## Direction
Give again only the lines beginning with the one that contains "Write the FreeCAD" and ending with the one that contains "from FreeCAD import"; include both of those lines.

## Material provided
————————

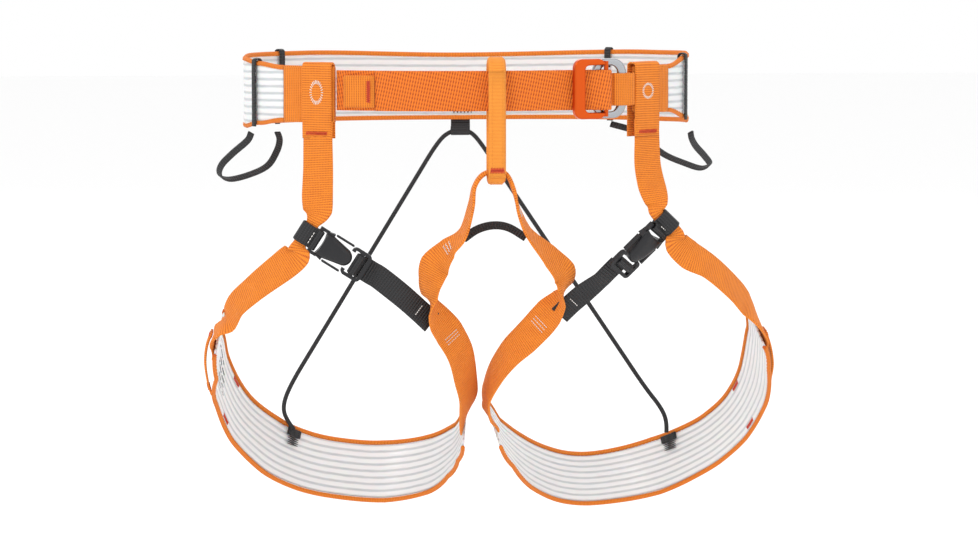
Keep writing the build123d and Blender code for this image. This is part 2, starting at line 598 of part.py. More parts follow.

————————

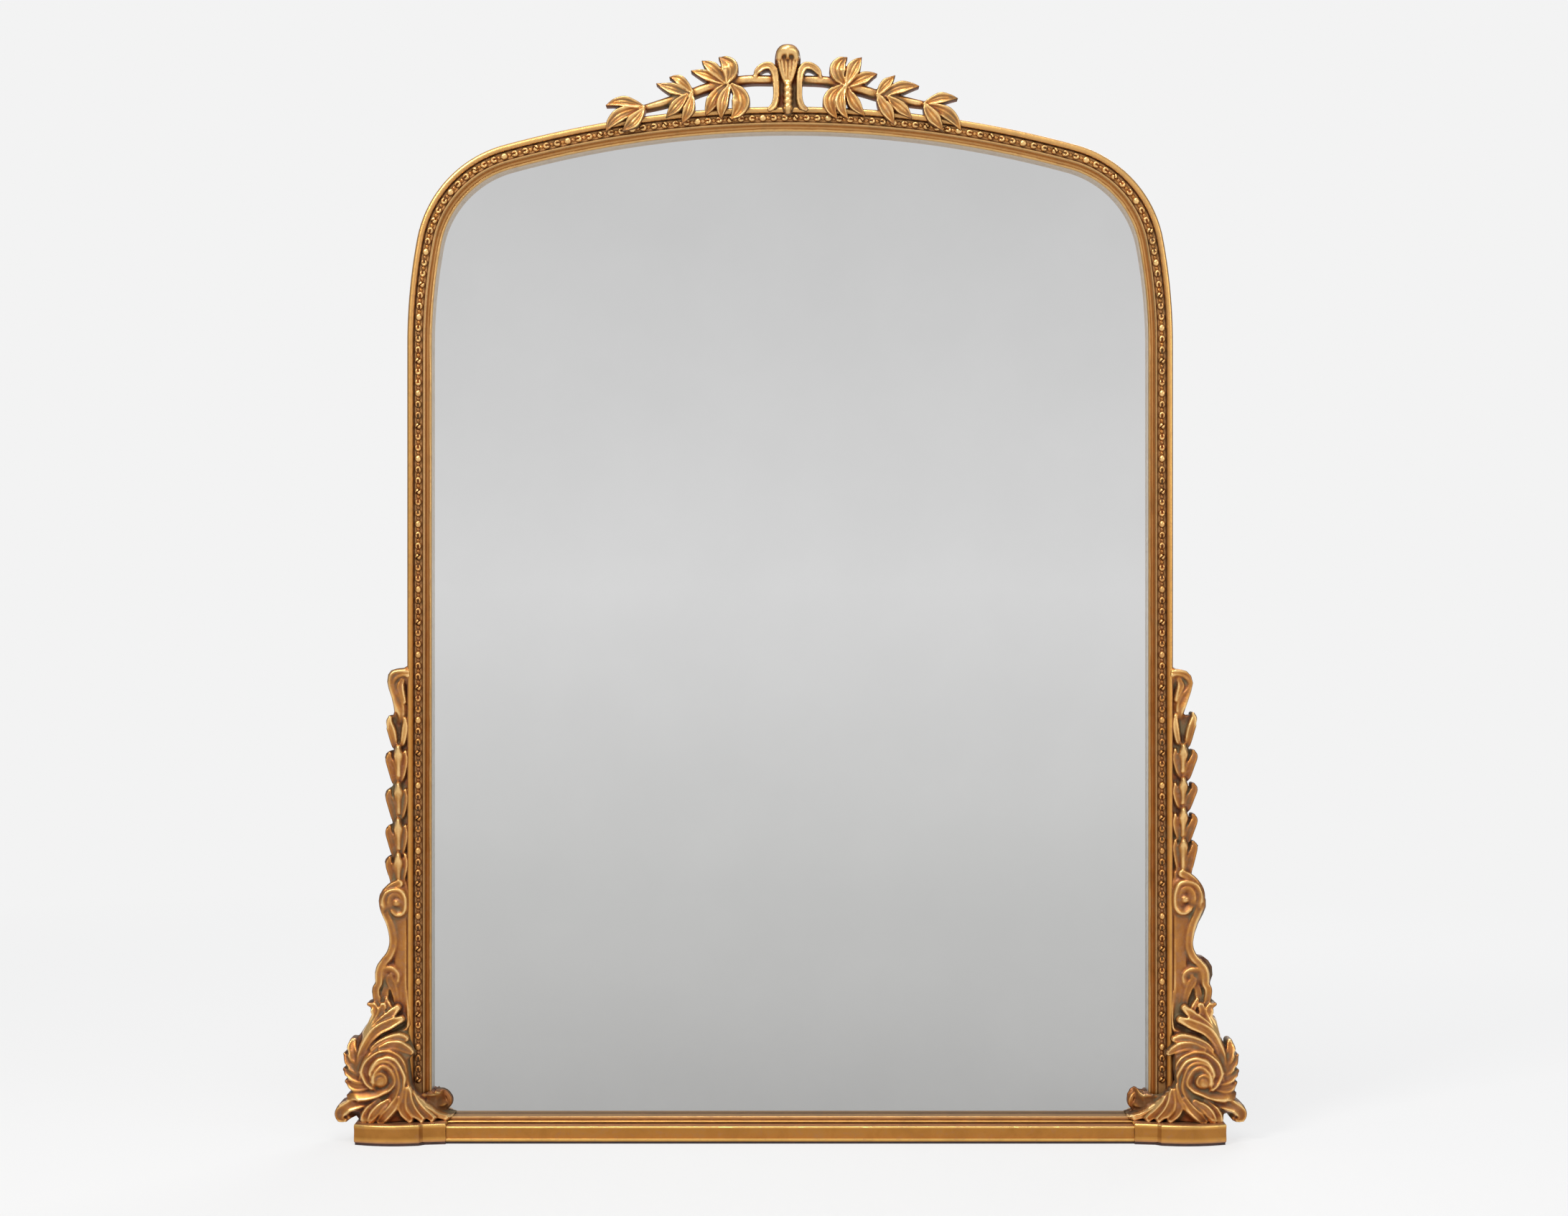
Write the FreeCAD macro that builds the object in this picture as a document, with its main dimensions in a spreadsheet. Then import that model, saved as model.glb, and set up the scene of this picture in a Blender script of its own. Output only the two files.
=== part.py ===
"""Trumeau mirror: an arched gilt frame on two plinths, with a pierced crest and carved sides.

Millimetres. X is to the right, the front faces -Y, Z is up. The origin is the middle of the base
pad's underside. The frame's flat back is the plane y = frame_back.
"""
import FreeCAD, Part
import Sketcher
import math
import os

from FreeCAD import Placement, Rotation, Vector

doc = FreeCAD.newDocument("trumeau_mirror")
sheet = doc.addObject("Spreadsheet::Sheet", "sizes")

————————

## Response
Write the FreeCAD macro that builds the object in this picture as a document, with its main dimensions in a spreadsheet. Then import that model, saved as model.glb, and set up the scene of this picture in a Blender script of its own. Output only the two files.
=== part.py ===
"""Trumeau mirror: an arched gilt frame on two plinths, with a pierced crest and carved sides.

Millimetres. X is to the right, the front faces -Y, Z is up. The origin is the middle of the base
pad's underside. The frame's flat back is the plane y = frame_back.
"""
import FreeCAD, Part
import Sketcher
import math
import os

from FreeCAD import Placement, Rotation, Vector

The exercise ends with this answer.